• Mathura Hawley

two

Updated: Aug 1, 2021


Was she telling me it was me? Was she asking me? How could I tell her that it was more than a decade ago that I knew what Tommy’s father’s penis felt like... "

“So you know Tommy, the boy who lived next door?” my mother asked carefully, making my breath stop. “He was arrested a few years ago for touching two little boys on his street.” My heart raced and my stomach churned. I couldn’t look up at her, pretending to tie the lace of my sneaker. I wanted to run out of the kitchen and bury my head under the sofa cushions. I felt sweat beading on my forehead. She didn’t stop. “But they got him some help so he didn’t go to jail.” Was she telling me it was me? Was she asking me? How could I tell her that it was more than a decade ago that I knew what Tommy’s father’s penis felt like, that she and my dad were so naive as to willingly let me play on “the swing” in the basement of that house, and that until this moment, at 17, I hadn’t allowed myself to believe it all happened.

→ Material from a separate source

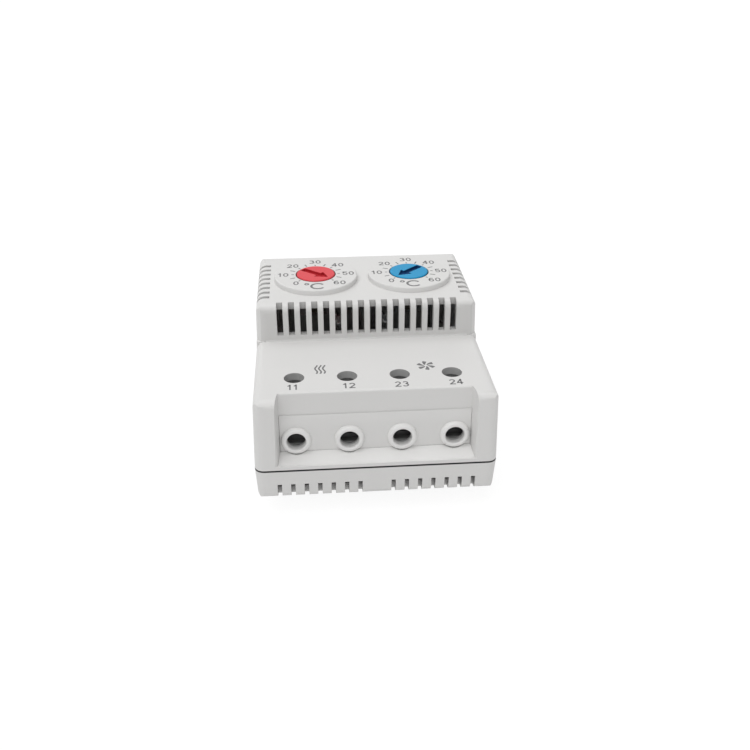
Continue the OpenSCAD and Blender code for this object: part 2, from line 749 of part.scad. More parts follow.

How could she know that for the next few days I would hide alone in my room, behind the shed at the bottom of our yard, or up in our attic, releasing a million tears of confusion as I began to accept that I wasn’t the crazy, worthless piece of garbage that the hell next door had made me believe in my own heart. How could I tell anyone, after so many years of silence buried beneath three hundred pounds of pain, that I was still there, a little boy in the wrong place at the wrong time, bruised and damaged forever.